## Instruction
Pull out the lines from the line containing "clear_scene()" through the line containing "points = [vertex.co", both lines included, and copy them exactly.
[Begin]
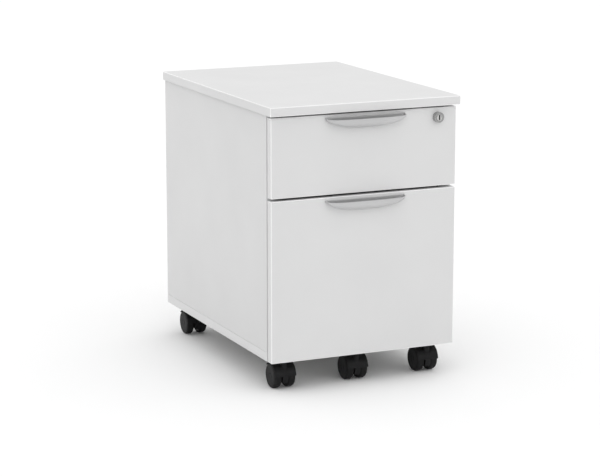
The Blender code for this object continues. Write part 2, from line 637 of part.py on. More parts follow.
def plate_mesh(kingpin):
    """A corner caster's mounting plate with its kingpin."""
    half = PLATE_SIDE / 2
    outline = []
    for quarter, (side_x, side_y) in enumerate(((1, 1), (-1, 1), (-1, -1), (1, -1))):
        centre = (side_x * (half - PLATE_CORNER), side_y * (half - PLATE_CORNER))
        outline += arc(centre, PLATE_CORNER, 90 * quarter, 90 * (quarter + 1), CORNER_STEPS)
    plate = prism(outline, PLATE_Z, PLATE_TOP_Z, "Z")
    return combined(plate, ("UNION", kingpin))


def bracket_mesh(kingpin):
    """The anti-tip caster's steel angle: a foot under the case and an upstand on the drawer front."""
    half = BRACKET_WIDTH / 2
    foot_end = FRONT_CASTER_Y + PLATE_SIDE / 2
    outline = [
        (BRACKET_Y, PLATE_Z),
        (foot_end, PLATE_Z),
        (foot_end, PLATE_TOP_Z),
        (BRACKET_Y + PLATE_THICKNESS, PLATE_TOP_Z),
        (BRACKET_Y + PLATE_THICKNESS, UNDERSIDE_Z + BRACKET_UPSTAND),
        (BRACKET_Y, UNDERSIDE_Z + BRACKET_UPSTAND),
    ]
    angle = prism(outline, -half, half, "X")
    kingpin.transform(Matrix.Translation((0, FRONT_CASTER_Y, 0)))
    return combined(angle, ("UNION", kingpin))


def make_casters(file_drawer):
    """Four corner casters under the case, and the anti-tip caster under the file drawer's front."""
    spread = HALF_WIDTH - CASTER_INSET
    front_y = FRONT_CASTER_Y
    rear_y = BACK_Y - REAR_CASTER_SETBACK
    kingpin = prism(disc((0, 0), KINGPIN_RADIUS), PLATE_Z - KINGPIN_LENGTH, PLATE_TOP_Z - SEAM, "Z")
    bracket = bracket_mesh(kingpin.copy())
    plate = plate_mesh(kingpin)
    hood = hood_mesh()
    right_wheel = wheel_mesh()
    left_wheel = right_wheel.copy()
    left_wheel.transform(Matrix.Scale(-1, 4, (1, 0, 0)))
    left_wheel.flip_normals()
    axle_half = BORE_END - AXLE_END_PLAY
    axle = prism(disc((0, 0), AXLE_RADIUS), -axle_half, axle_half, "X")

    places = {
        "front_left_caster": (-spread, front_y),
        "front_right_caster": (spread, front_y),
        "rear_left_caster": (-spread, rear_y),
        "rear_right_caster": (spread, rear_y),
        "anti_tip_caster": (0, front_y),
    }
    for name, (x, y) in places.items():
        if name == "anti_tip_caster":
            add(f"{name}_bracket", bracket, zinc, file_drawer)
            swivel = pivot(f"{name}_swivel", (x, y, PLATE_Z), file_drawer)
        else:
            add(f"{name}_plate", plate, zinc, None, (x, y, 0))
            swivel = pivot(f"{name}_swivel", (x, y, PLATE_Z))
        axle_at = (x, y + CASTER_TRAIL, WHEEL_RADIUS)
        add(f"{name}_hood", hood, black, swivel, axle_at)
        add(f"{name}_axle", axle, zinc, swivel, axle_at)
        for word, mesh in (("left", left_wheel), ("right", right_wheel)):
            rolling = pivot(f"{name}_roll_{word}", axle_at, swivel)
            add(f"{name}_wheel_{word}", mesh, black, rolling, axle_at)


clear_scene()
white = paint("white_board", (0.80, 0.80, 0.80), 0.45)
drawer_white = paint("drawer_board", (0.76, 0.76, 0.76), 0.5)
zinc = paint("zinc_steel", (0.62, 0.63, 0.65), 0.35, 1.0)
nickel = paint("nickel_plate", (0.60, 0.59, 0.57), 0.25, 1.0)
satin = paint("satin_silver", (0.62, 0.62, 0.63), 0.35, 0.9)
black = paint("black_nylon", (0.02, 0.02, 0.02), 0.45)

make_case()
make_box_drawer()
make_lock_bar()
make_casters(make_file_drawer())
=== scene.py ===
# %% [markdown]
# # A rolling pedestal cabinet
# A white boarded case holds a shallow drawer over a deep one for hanging files. It stands on four
# twin-wheel casters, and a fifth one under the deep drawer's front keeps it from tipping.
# The CAD frame gives every place and size, so this script only adds what the eye sees: rounded
# boards with banded edges, rolled steel, turned metal, moulded nylon, and a finish for each.

# %% Load the frame
import math

import bmesh
import bpy
from mathutils import Matrix, Vector


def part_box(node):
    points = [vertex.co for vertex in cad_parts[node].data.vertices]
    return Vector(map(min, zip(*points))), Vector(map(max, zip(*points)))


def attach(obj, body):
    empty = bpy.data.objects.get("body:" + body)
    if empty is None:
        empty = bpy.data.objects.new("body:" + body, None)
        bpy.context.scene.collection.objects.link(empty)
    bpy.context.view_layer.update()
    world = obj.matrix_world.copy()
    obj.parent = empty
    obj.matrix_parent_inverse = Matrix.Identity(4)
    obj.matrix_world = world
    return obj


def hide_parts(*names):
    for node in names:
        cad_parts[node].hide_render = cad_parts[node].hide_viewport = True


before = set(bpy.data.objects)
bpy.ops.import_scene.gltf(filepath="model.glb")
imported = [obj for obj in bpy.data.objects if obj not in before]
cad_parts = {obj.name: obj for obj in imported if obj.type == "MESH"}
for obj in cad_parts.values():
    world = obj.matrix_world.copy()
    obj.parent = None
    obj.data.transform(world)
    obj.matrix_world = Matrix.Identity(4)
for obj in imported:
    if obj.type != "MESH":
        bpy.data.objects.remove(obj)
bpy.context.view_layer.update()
MM = 0.001

# %% [markdown]
# ## Helpers for shapes
# A finished piece keeps its object at the origin, with its place in its mesh. Each helper starts a
# bmesh from one of Blender's own shapes and hands it on. One function then makes the piece: it
# sets which edges look sharp, gives it its materials, and ties it to the CAD body that carries it.

# %% Shape helpers
SHARP_ABOVE = 28  # degrees: flatter edges are shaded smooth
MERGE = 1e-6  # metres: vertices closer than this are one
CREASE = 1.0  # radians: a sharper turn between faces counts as a rim
AXES = {"X": 0, "Y": 1, "Z": 2}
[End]
## Exercise answer
clear_scene()
white = paint("white_board", (0.80, 0.80, 0.80), 0.45)
drawer_white = paint("drawer_board", (0.76, 0.76, 0.76), 0.5)
zinc = paint("zinc_steel", (0.62, 0.63, 0.65), 0.35, 1.0)
nickel = paint("nickel_plate", (0.60, 0.59, 0.57), 0.25, 1.0)
satin = paint("satin_silver", (0.62, 0.62, 0.63), 0.35, 0.9)
black = paint("black_nylon", (0.02, 0.02, 0.02), 0.45)

make_case()
make_box_drawer()
make_lock_bar()
make_casters(make_file_drawer())
=== scene.py ===
# %% [markdown]
# # A rolling pedestal cabinet
# A white boarded case holds a shallow drawer over a deep one for hanging files. It stands on four
# twin-wheel casters, and a fifth one under the deep drawer's front keeps it from tipping.
# The CAD frame gives every place and size, so this script only adds what the eye sees: rounded
# boards with banded edges, rolled steel, turned metal, moulded nylon, and a finish for each.

# %% Load the frame
import math

import bmesh
import bpy
from mathutils import Matrix, Vector


def part_box(node):
    points = [vertex.co for vertex in cad_parts[node].data.vertices]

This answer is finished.